━━ TASK INPUTS
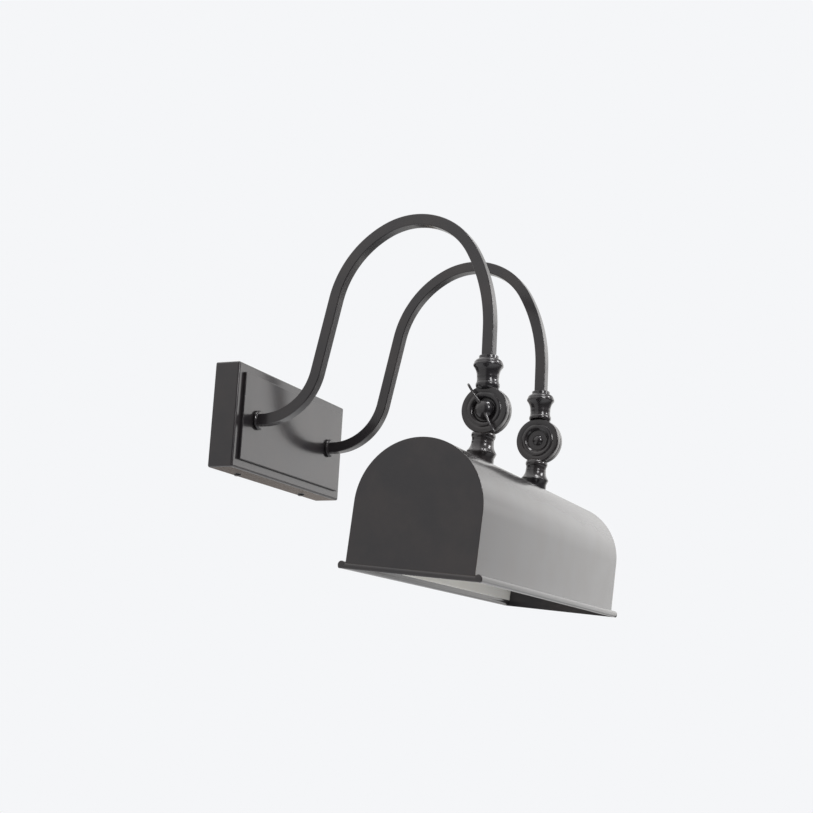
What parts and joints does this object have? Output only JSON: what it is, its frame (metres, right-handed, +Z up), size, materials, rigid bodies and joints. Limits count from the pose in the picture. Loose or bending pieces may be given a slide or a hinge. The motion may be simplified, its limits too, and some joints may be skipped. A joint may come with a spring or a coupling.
{
  "type": "picture light",
  "caption": "Wall picture light: box canopy, twin square-tube goosenecks with clamped swivels, and a long arched trough shade that tilts.",
  "frame": {"origin": "middle of the canopy's back, in the plane of the wall", "axes": "+Z up, -Y out from the wall, X along the canopy and the shade"},
  "size_m": [0.457, 0.3742, 0.4238],
  "materials": {
    "bronze": "smooth satin dark bronze lacquer",
    "zinc": "bright zinc plate",
    "brass": "plain drawn brass",
    "nickel": "drawn aluminium",
    "porcelain": "glazed white porcelain",
    "glass": "frosted white",
    "white_enamel": "white enamel",
    "fibre": "dull vulcanised fibre",
    "green_screw": "green dyed zinc plate"
  },
  "bodies": {
    "wall_side": {"arm_left": "bronze", "arm_lock_nuts": "zinc", "arm_nipples": "zinc", "arm_right": "bronze", "arm_washers": "zinc", "canopy_box": "bronze", "canopy_panel": "bronze", "canopy_screws": "bronze", "collar_left": "bronze", "collar_right": "bronze", "ground_screw": "green_screw", "swivel_washers": "fibre", "upper_knuckle_left": "bronze", "upper_knuckle_right": "bronze", "wall_bracket": "zinc", "wing_washers": "zinc"},
    "shade": {"bolt_washers": "zinc", "bulb_bases": "nickel", "bulb_glass_left": "glass", "bulb_glass_right": "glass", "lower_knuckle_left": "bronze", "lower_knuckle_right": "bronze", "pivot_bolts": "bronze", "shade_cap_left": "bronze", "shade_cap_right": "bronze", "shade_lock_nuts": "zinc", "shade_lock_washers": "zinc", "shade_nipples": "zinc", "shade_shell": "bronze", "shade_washers": "zinc", "socket_bracket_left": "white_enamel", "socket_bracket_right": "white_enamel", "socket_left": "porcelain", "socket_right": "porcelain", "socket_screws": "zinc", "socket_shells": "brass"},
    "wing_nut_left": {"wing_nut_left": "bronze"},
    "wing_nut_right": {"wing_nut_right": "bronze"}
  },
  "joints": [
    {"name": "shade_tilt", "type": "hinge", "parent": "wall_side", "child": "shade", "pos_m": [0, -0.315, 0], "axis": [1, 0, 0], "range_deg": [-50, 40]},
    {"name": "wing_nut_left_turn", "type": "hinge", "parent": "shade", "child": "wing_nut_left", "pos_m": [-0.098, -0.315, 0], "axis": [1, 0, 0], "continuous": true},
    {"name": "wing_nut_right_turn", "type": "hinge", "parent": "shade", "child": "wing_nut_right", "pos_m": [0.098, -0.315, 0], "axis": [1, 0, 0], "continuous": true}
  ]
}
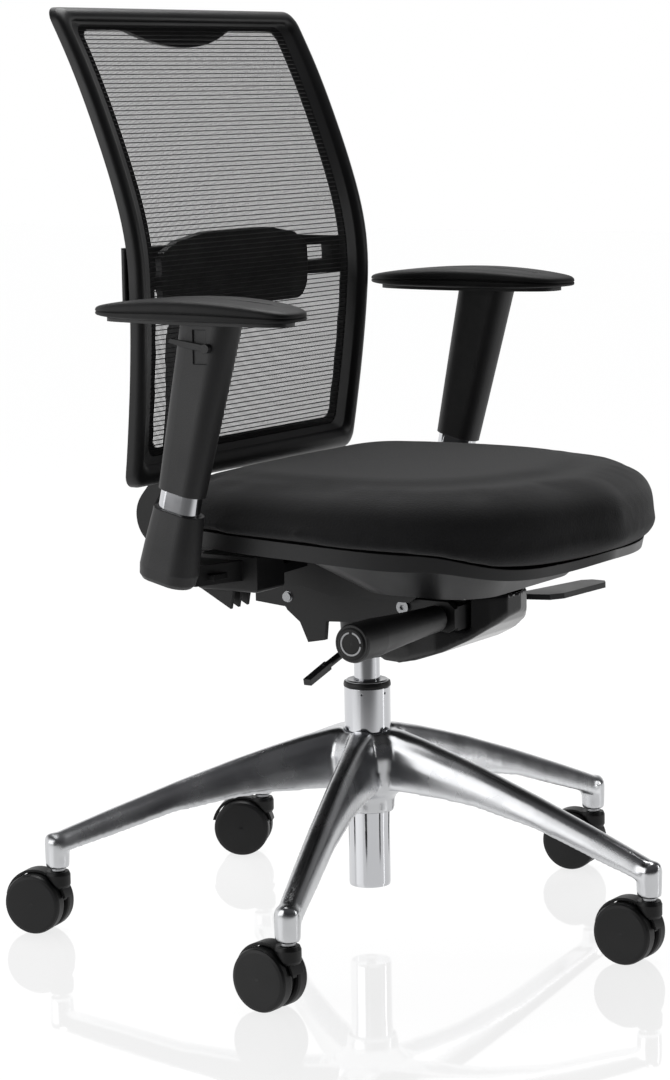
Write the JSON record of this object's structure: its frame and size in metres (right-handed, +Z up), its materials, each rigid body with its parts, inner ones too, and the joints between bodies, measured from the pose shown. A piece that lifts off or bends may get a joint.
━━━━
AIM
Repeat every record, exactly as written.

FINISHED TASK
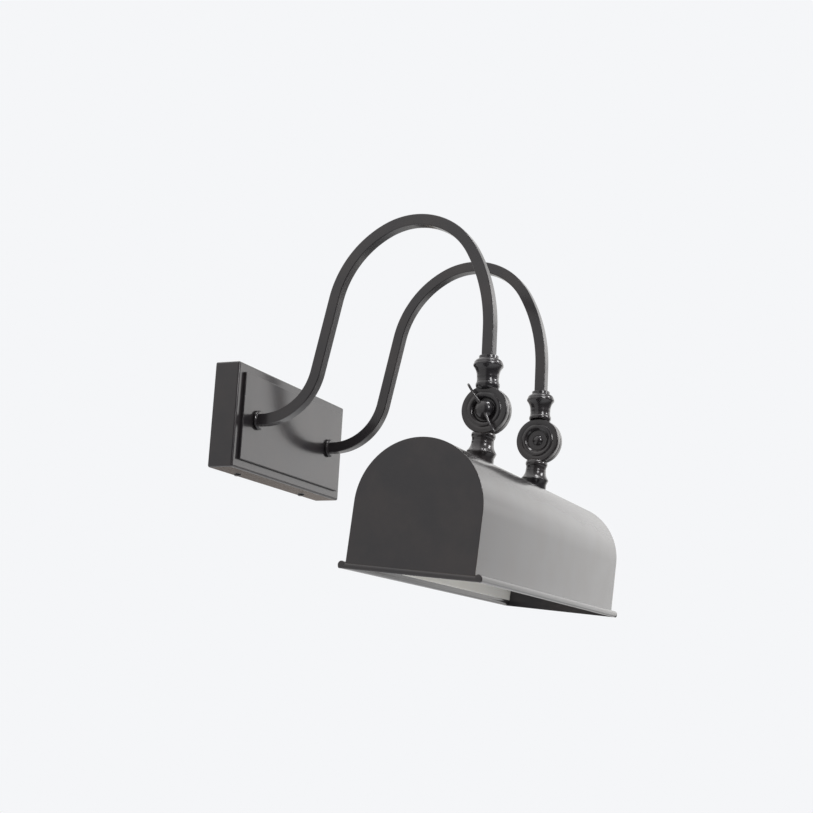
What parts and joints does this object have? Output only JSON: what it is, its frame (metres, right-handed, +Z up), size, materials, rigid bodies and joints. Limits count from the pose in the picture. Loose or bending pieces may be given a slide or a hinge. The motion may be simplified, its limits too, and some joints may be skipped. A joint may come with a spring or a coupling.
{
  "type": "picture light",
  "caption": "Wall picture light: box canopy, twin square-tube goosenecks with clamped swivels, and a long arched trough shade that tilts.",
  "frame": {"origin": "middle of the canopy's back, in the plane of the wall", "axes": "+Z up, -Y out from the wall, X along the canopy and the shade"},
  "size_m": [0.457, 0.3742, 0.4238],
  "materials": {
    "bronze": "smooth satin dark bronze lacquer",
    "zinc": "bright zinc plate",
    "brass": "plain drawn brass",
    "nickel": "drawn aluminium",
    "porcelain": "glazed white porcelain",
    "glass": "frosted white",
    "white_enamel": "white enamel",
    "fibre": "dull vulcanised fibre",
    "green_screw": "green dyed zinc plate"
  },
  "bodies": {
    "wall_side": {"arm_left": "bronze", "arm_lock_nuts": "zinc", "arm_nipples": "zinc", "arm_right": "bronze", "arm_washers": "zinc", "canopy_box": "bronze", "canopy_panel": "bronze", "canopy_screws": "bronze", "collar_left": "bronze", "collar_right": "bronze", "ground_screw": "green_screw", "swivel_washers": "fibre", "upper_knuckle_left": "bronze", "upper_knuckle_right": "bronze", "wall_bracket": "zinc", "wing_washers": "zinc"},
    "shade": {"bolt_washers": "zinc", "bulb_bases": "nickel", "bulb_glass_left": "glass", "bulb_glass_right": "glass", "lower_knuckle_left": "bronze", "lower_knuckle_right": "bronze", "pivot_bolts": "bronze", "shade_cap_left": "bronze", "shade_cap_right": "bronze", "shade_lock_nuts": "zinc", "shade_lock_washers": "zinc", "shade_nipples": "zinc", "shade_shell": "bronze", "shade_washers": "zinc", "socket_bracket_left": "white_enamel", "socket_bracket_right": "white_enamel", "socket_left": "porcelain", "socket_right": "porcelain", "socket_screws": "zinc", "socket_shells": "brass"},
    "wing_nut_left": {"wing_nut_left": "bronze"},
    "wing_nut_right": {"wing_nut_right": "bronze"}
  },
  "joints": [
    {"name": "shade_tilt", "type": "hinge", "parent": "wall_side", "child": "shade", "pos_m": [0, -0.315, 0], "axis": [1, 0, 0], "range_deg": [-50, 40]},
    {"name": "wing_nut_left_turn", "type": "hinge", "parent": "shade", "child": "wing_nut_left", "pos_m": [-0.098, -0.315, 0], "axis": [1, 0, 0], "continuous": true},
    {"name": "wing_nut_right_turn", "type": "hinge", "parent": "shade", "child": "wing_nut_right", "pos_m": [0.098, -0.315, 0], "axis": [1, 0, 0], "continuous": true}
  ]
}
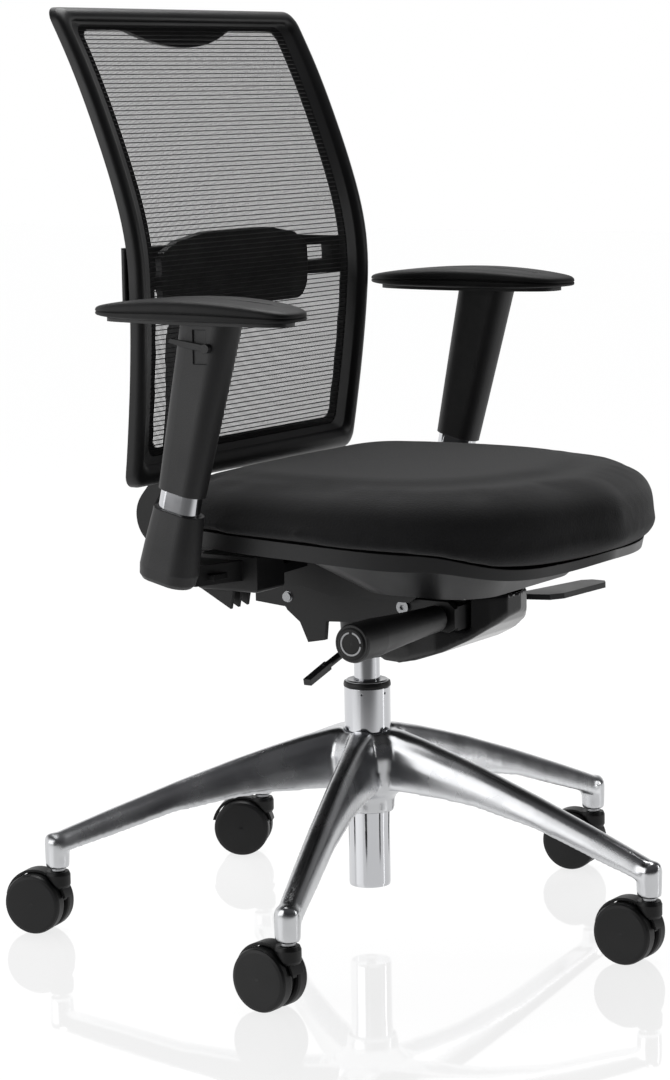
Write the JSON record of this object's structure: its frame and size in metres (right-handed, +Z up), its materials, each rigid body with its parts, inner ones too, and the joints between bodies, measured from the pose shown. A piece that lifts off or bends may get a joint.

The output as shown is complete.